— START OF Data listing —

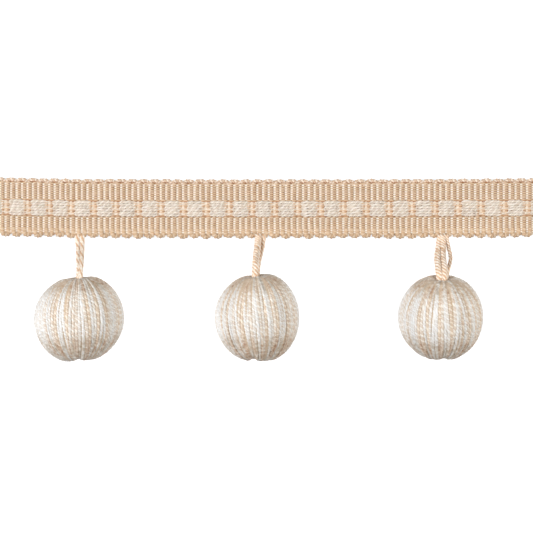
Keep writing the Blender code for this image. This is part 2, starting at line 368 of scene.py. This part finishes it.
WavePoint = namedtuple("WavePoint", "phase height size")
TAN_WAVE = [
    WavePoint(0.00, 0.97 * MM, 0.52),
    WavePoint(0.12, 1.34 * MM, 0.92),
    WavePoint(0.28, 1.56 * MM, 0.98),
    WavePoint(0.46, 1.62 * MM, 0.98),
    WavePoint(0.62, 1.50 * MM, 0.92),
    WavePoint(0.80, 1.16 * MM, 0.62),
]
CREAM_WAVE = [
    WavePoint(-0.05, 1.46 * MM, 0.86),
    WavePoint(0.06, 1.48 * MM, 0.88),
    WavePoint(0.20, 1.10 * MM, 0.58),
    WavePoint(0.74, 0.95 * MM, 0.50),
    WavePoint(0.87, 1.26 * MM, 0.66),
]


def yarn_section(name, sides, width, thickness, lobe=0.0):
    """The cross-section that a yarn is swept from, with two lobes where it has two plies."""
    curve = bpy.data.curves.new(name, "CURVE")
    curve.dimensions = "2D"
    spline = curve.splines.new("POLY")
    spline.points.add(sides - 1)
    for side, point in enumerate(spline.points):
        angle = -math.tau * side / sides
        swell = 1 + lobe * math.cos(2 * angle)
        point.co = (
            width / 2 * swell * math.cos(angle),
            thickness / 2 * swell * math.sin(angle),
            0.0,
            1.0,
        )
    spline.use_cyclic_u = True
    section = bpy.data.objects.new(name, curve)
    bpy.context.scene.collection.objects.link(section)
    return section


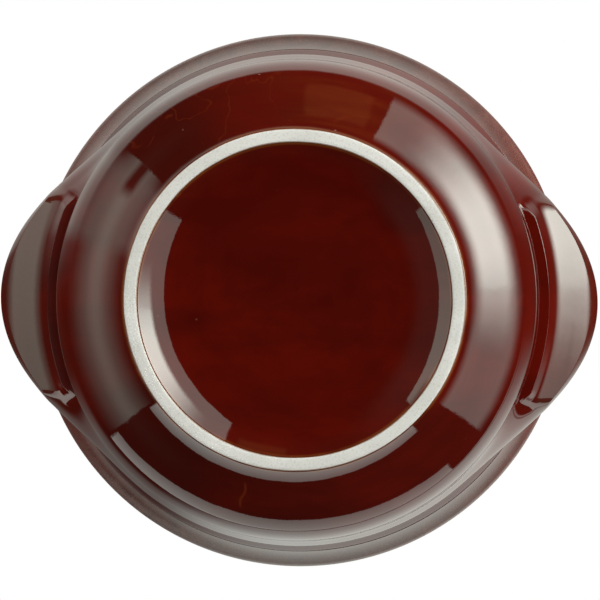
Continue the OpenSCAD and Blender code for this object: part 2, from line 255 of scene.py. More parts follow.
# Pairs of rows stand close together at the creases, so the shading stays crisp there.
below_fillet = fillet_start[1] - CREASE
underside = (
    [(float(radius_at(outside, below_fillet)), below_fillet)]
    + fillet
    + [fillet_end, (fillet_end[0] + CREASE, fillet_end[1] + LEDGE_START_TILT * CREASE)]
    + [p for p in ledge if ledge_from < p[0] < ledge_to]
    + [(ledge_end[0] - CREASE, ledge_end[1] - CREASE * LEDGE_END_TILT), ledge_end]
    + [(ledge_end[0] + CREASE, ledge_end[1] + CREASE * STEP_START_TILT)]
    + bend(ledge_end, STEP_START_SLOPE, step_end, STEP_END_SLOPE, RIB_STEPS)
    + bend(step_end, STEP_END_SLOPE, soft_start, SOFT_SLOPE, RIB_STEPS // 2)
    + bend(soft_start, SOFT_SLOPE, edge_under, UNDER_SLOPE, 2 * RIB_STEPS)
)
rib = np.array(
    underside
    + bend(edge_under, UNDER_SLOPE, HANDLE_EDGE, UPWARD, RIB_STEPS // 2)
    + bend(HANDLE_EDGE, UPWARD, edge_over, EDGE_OVER_SLOPE, RIB_STEPS // 2)
    + bend(edge_over, EDGE_OVER_SLOPE, handle_top, HANDLE_TOP_SLOPE, RIB_STEPS)
)
LEDGE_ROW = underside.index(ledge_end)
UNDER_ROW = len(underside) - 1
EDGE_ROW = UNDER_ROW + RIB_STEPS // 2
TOP_ROW = EDGE_ROW + RIB_STEPS // 2

# The bare ring's section: height at each distance out from its inner and its outer glaze line.
# Its two ends lie hidden behind the glaze.
RING_FROM_INNER = (
    (-0.35, FOOT_EDGE + 2.6), (-0.02, FOOT_EDGE + 0.02), (0.05, 0.16), (0.14, 0.06),
    (0.3, 0.0), (0.9, 0.0), (1.4, 0.0), (2.0, 0.0),
)
RING_FROM_OUTER = (
    (-0.3, 0.0), (-0.14, 0.06), (-0.05, 0.16), (0.02, FOOT_EDGE + 0.02), (1.6, 2.6),
)
ring_face = (
    [(ring_inner[0] + out, z) for out, z in RING_FROM_INNER]
    + [(FOOT_R + out, z) for out, z in RING_FROM_OUTER]
)


# Meshes


def wobble(x, y, z, seed, wave):
    """A slow, smooth unevenness made of a few waves, from -1 to 1."""
    draws = np.random.default_rng(seed)
    total = np.zeros_like(x)
    for _ in range(WAVES):
        k = draws.normal(size=3) / wave
        total += np.sin(k[0] * x + k[1] * y + k[2] * z + draws.uniform(0, 2 * math.pi))
    return total / WAVES


def mesh_piece(name, points, faces, material):
    """A smooth mesh object from points in millimetres."""
    mesh = bpy.data.meshes.new(name)
    mesh.from_pydata([tuple(p) for p in np.asarray(points) * MM], [], faces)
    mesh.validate()
    mesh.polygons.foreach_set("use_smooth", [True] * len(mesh.polygons))
    mesh.materials.append(material)
    mesh.update()
    piece = bpy.data.objects.new(name, mesh)
    bpy.context.scene.collection.objects.link(piece)
    return piece


def ring_grid(radius, height, closed):
    """Points and faces of a grid turned about Z from arrays of [row, column].

    Rows with zero radius become one pole point. closed joins the last row to the first.
    """
    rows, columns = radius.shape
    angle = np.linspace(0, 2 * math.pi, columns, endpoint=False)
    points, index = [], []
    for i in range(rows):
        if np.all(radius[i] == 0):
            index.append(np.full(columns, len(points)))
            points.append((0.0, 0.0, float(height[i, 0])))
            continue
        index.append(np.arange(columns) + len(points))
        points.extend(
            zip(radius[i] * np.cos(angle), radius[i] * np.sin(angle), height[i])
        )
    faces = []
    pairs = list(zip(range(rows - 1), range(1, rows))) + ([(rows - 1, 0)] if closed else [])
    for a, b in pairs:
        ia, ib = index[a], index[b]
        ja, jb = np.roll(ia, -1), np.roll(ib, -1)
        a_is_pole, b_is_pole = ia[0] == ia[1], ib[0] == ib[1]
        if a_is_pole and b_is_pole:
            continue
        if a_is_pole:
            corners = (ia, jb, ib)
        elif b_is_pole:
            corners = (ia, ja, ib)
        else:
            corners = (ia, ja, jb, ib)
        faces.extend(tuple(int(p) for p in face) for face in zip(*corners))
    return points, faces


def turned_piece(name, loop, material, uneven=0.0, seed=None):
    """A closed outline turned about Z.

    uneven is how far its radius swings, in millimetres at a radius of TURNED_UNEVEN_R.
    """
    loop = np.array(loop, float)
    radius = np.repeat(loop[:, :1], COLUMNS, axis=1)
    height = np.repeat(loop[:, 1:], COLUMNS, axis=1)
    if uneven:
        angle = np.linspace(0, 2 * math.pi, COLUMNS, endpoint=False)[None, :]
        x, y = radius * np.cos(angle), radius * np.sin(angle)
        swing = wobble(x, y, height, seed, TURNED_WAVE)
        radius = radius * (1 + uneven / TURNED_UNEVEN_R * swing)
    pole_start = loop[0, 0] == 0 and loop[-1, 0] == 0
    points, faces = ring_grid(radius, height, closed=not pole_start)
    return mesh_piece(name, points, faces, material)


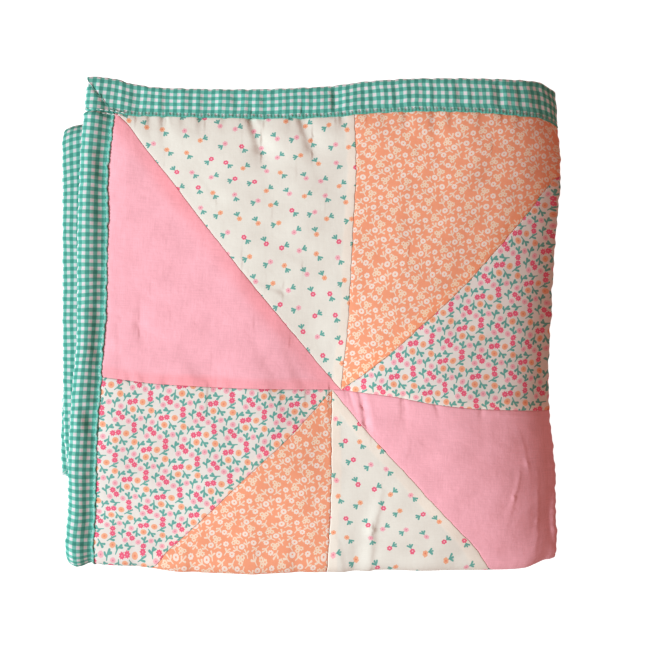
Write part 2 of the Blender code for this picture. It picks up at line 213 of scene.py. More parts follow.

— END OF Data listing —

## Written task
The records above must be output exactly, in full.

## Result below
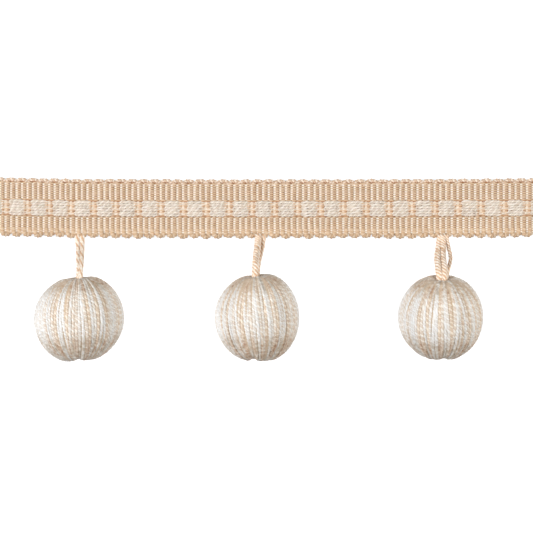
Keep writing the Blender code for this image. This is part 2, starting at line 368 of scene.py. This part finishes it.
WavePoint = namedtuple("WavePoint", "phase height size")
TAN_WAVE = [
    WavePoint(0.00, 0.97 * MM, 0.52),
    WavePoint(0.12, 1.34 * MM, 0.92),
    WavePoint(0.28, 1.56 * MM, 0.98),
    WavePoint(0.46, 1.62 * MM, 0.98),
    WavePoint(0.62, 1.50 * MM, 0.92),
    WavePoint(0.80, 1.16 * MM, 0.62),
]
CREAM_WAVE = [
    WavePoint(-0.05, 1.46 * MM, 0.86),
    WavePoint(0.06, 1.48 * MM, 0.88),
    WavePoint(0.20, 1.10 * MM, 0.58),
    WavePoint(0.74, 0.95 * MM, 0.50),
    WavePoint(0.87, 1.26 * MM, 0.66),
]


def yarn_section(name, sides, width, thickness, lobe=0.0):
    """The cross-section that a yarn is swept from, with two lobes where it has two plies."""
    curve = bpy.data.curves.new(name, "CURVE")
    curve.dimensions = "2D"
    spline = curve.splines.new("POLY")
    spline.points.add(sides - 1)
    for side, point in enumerate(spline.points):
        angle = -math.tau * side / sides
        swell = 1 + lobe * math.cos(2 * angle)
        point.co = (
            width / 2 * swell * math.cos(angle),
            thickness / 2 * swell * math.sin(angle),
            0.0,
            1.0,
        )
    spline.use_cyclic_u = True
    section = bpy.data.objects.new(name, curve)
    bpy.context.scene.collection.objects.link(section)
    return section


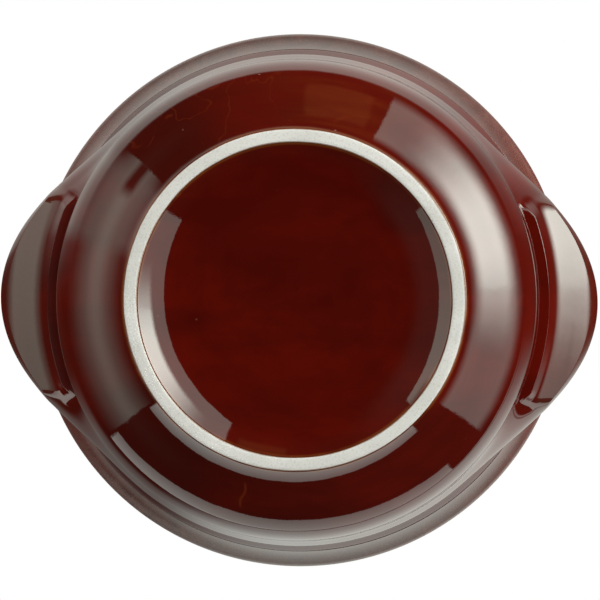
Continue the OpenSCAD and Blender code for this object: part 2, from line 255 of scene.py. More parts follow.
# Pairs of rows stand close together at the creases, so the shading stays crisp there.
below_fillet = fillet_start[1] - CREASE
underside = (
    [(float(radius_at(outside, below_fillet)), below_fillet)]
    + fillet
    + [fillet_end, (fillet_end[0] + CREASE, fillet_end[1] + LEDGE_START_TILT * CREASE)]
    + [p for p in ledge if ledge_from < p[0] < ledge_to]
    + [(ledge_end[0] - CREASE, ledge_end[1] - CREASE * LEDGE_END_TILT), ledge_end]
    + [(ledge_end[0] + CREASE, ledge_end[1] + CREASE * STEP_START_TILT)]
    + bend(ledge_end, STEP_START_SLOPE, step_end, STEP_END_SLOPE, RIB_STEPS)
    + bend(step_end, STEP_END_SLOPE, soft_start, SOFT_SLOPE, RIB_STEPS // 2)
    + bend(soft_start, SOFT_SLOPE, edge_under, UNDER_SLOPE, 2 * RIB_STEPS)
)
rib = np.array(
    underside
    + bend(edge_under, UNDER_SLOPE, HANDLE_EDGE, UPWARD, RIB_STEPS // 2)
    + bend(HANDLE_EDGE, UPWARD, edge_over, EDGE_OVER_SLOPE, RIB_STEPS // 2)
    + bend(edge_over, EDGE_OVER_SLOPE, handle_top, HANDLE_TOP_SLOPE, RIB_STEPS)
)
LEDGE_ROW = underside.index(ledge_end)
UNDER_ROW = len(underside) - 1
EDGE_ROW = UNDER_ROW + RIB_STEPS // 2
TOP_ROW = EDGE_ROW + RIB_STEPS // 2

# The bare ring's section: height at each distance out from its inner and its outer glaze line.
# Its two ends lie hidden behind the glaze.
RING_FROM_INNER = (
    (-0.35, FOOT_EDGE + 2.6), (-0.02, FOOT_EDGE + 0.02), (0.05, 0.16), (0.14, 0.06),
    (0.3, 0.0), (0.9, 0.0), (1.4, 0.0), (2.0, 0.0),
)
RING_FROM_OUTER = (
    (-0.3, 0.0), (-0.14, 0.06), (-0.05, 0.16), (0.02, FOOT_EDGE + 0.02), (1.6, 2.6),
)
ring_face = (
    [(ring_inner[0] + out, z) for out, z in RING_FROM_INNER]
    + [(FOOT_R + out, z) for out, z in RING_FROM_OUTER]
)


# Meshes


def wobble(x, y, z, seed, wave):
    """A slow, smooth unevenness made of a few waves, from -1 to 1."""
    draws = np.random.default_rng(seed)
    total = np.zeros_like(x)
    for _ in range(WAVES):
        k = draws.normal(size=3) / wave
        total += np.sin(k[0] * x + k[1] * y + k[2] * z + draws.uniform(0, 2 * math.pi))
    return total / WAVES


def mesh_piece(name, points, faces, material):
    """A smooth mesh object from points in millimetres."""
    mesh = bpy.data.meshes.new(name)
    mesh.from_pydata([tuple(p) for p in np.asarray(points) * MM], [], faces)
    mesh.validate()
    mesh.polygons.foreach_set("use_smooth", [True] * len(mesh.polygons))
    mesh.materials.append(material)
    mesh.update()
    piece = bpy.data.objects.new(name, mesh)
    bpy.context.scene.collection.objects.link(piece)
    return piece


def ring_grid(radius, height, closed):
    """Points and faces of a grid turned about Z from arrays of [row, column].

    Rows with zero radius become one pole point. closed joins the last row to the first.
    """
    rows, columns = radius.shape
    angle = np.linspace(0, 2 * math.pi, columns, endpoint=False)
    points, index = [], []
    for i in range(rows):
        if np.all(radius[i] == 0):
            index.append(np.full(columns, len(points)))
            points.append((0.0, 0.0, float(height[i, 0])))
            continue
        index.append(np.arange(columns) + len(points))
        points.extend(
            zip(radius[i] * np.cos(angle), radius[i] * np.sin(angle), height[i])
        )
    faces = []
    pairs = list(zip(range(rows - 1), range(1, rows))) + ([(rows - 1, 0)] if closed else [])
    for a, b in pairs:
        ia, ib = index[a], index[b]
        ja, jb = np.roll(ia, -1), np.roll(ib, -1)
        a_is_pole, b_is_pole = ia[0] == ia[1], ib[0] == ib[1]
        if a_is_pole and b_is_pole:
            continue
        if a_is_pole:
            corners = (ia, jb, ib)
        elif b_is_pole:
            corners = (ia, ja, ib)
        else:
            corners = (ia, ja, jb, ib)
        faces.extend(tuple(int(p) for p in face) for face in zip(*corners))
    return points, faces


def turned_piece(name, loop, material, uneven=0.0, seed=None):
    """A closed outline turned about Z.

    uneven is how far its radius swings, in millimetres at a radius of TURNED_UNEVEN_R.
    """
    loop = np.array(loop, float)
    radius = np.repeat(loop[:, :1], COLUMNS, axis=1)
    height = np.repeat(loop[:, 1:], COLUMNS, axis=1)
    if uneven:
        angle = np.linspace(0, 2 * math.pi, COLUMNS, endpoint=False)[None, :]
        x, y = radius * np.cos(angle), radius * np.sin(angle)
        swing = wobble(x, y, height, seed, TURNED_WAVE)
        radius = radius * (1 + uneven / TURNED_UNEVEN_R * swing)
    pole_start = loop[0, 0] == 0 and loop[-1, 0] == 0
    points, faces = ring_grid(radius, height, closed=not pole_start)
    return mesh_piece(name, points, faces, material)


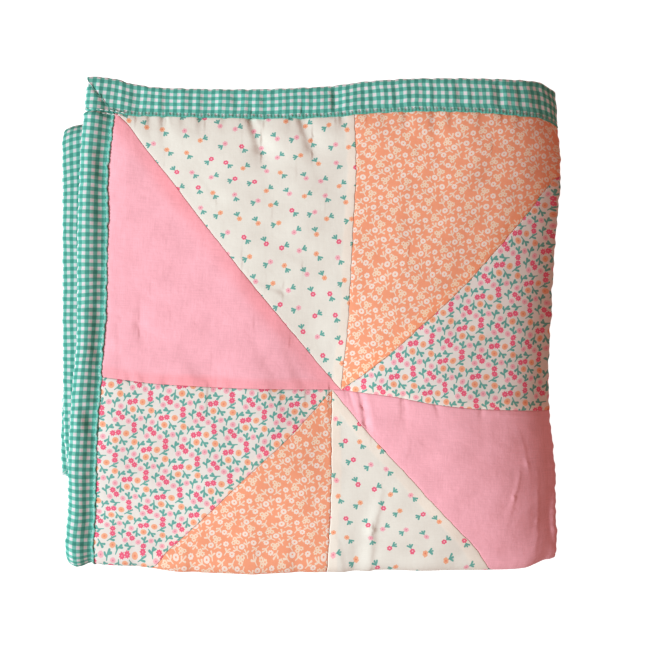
Write part 2 of the Blender code for this picture. It picks up at line 213 of scene.py. More parts follow.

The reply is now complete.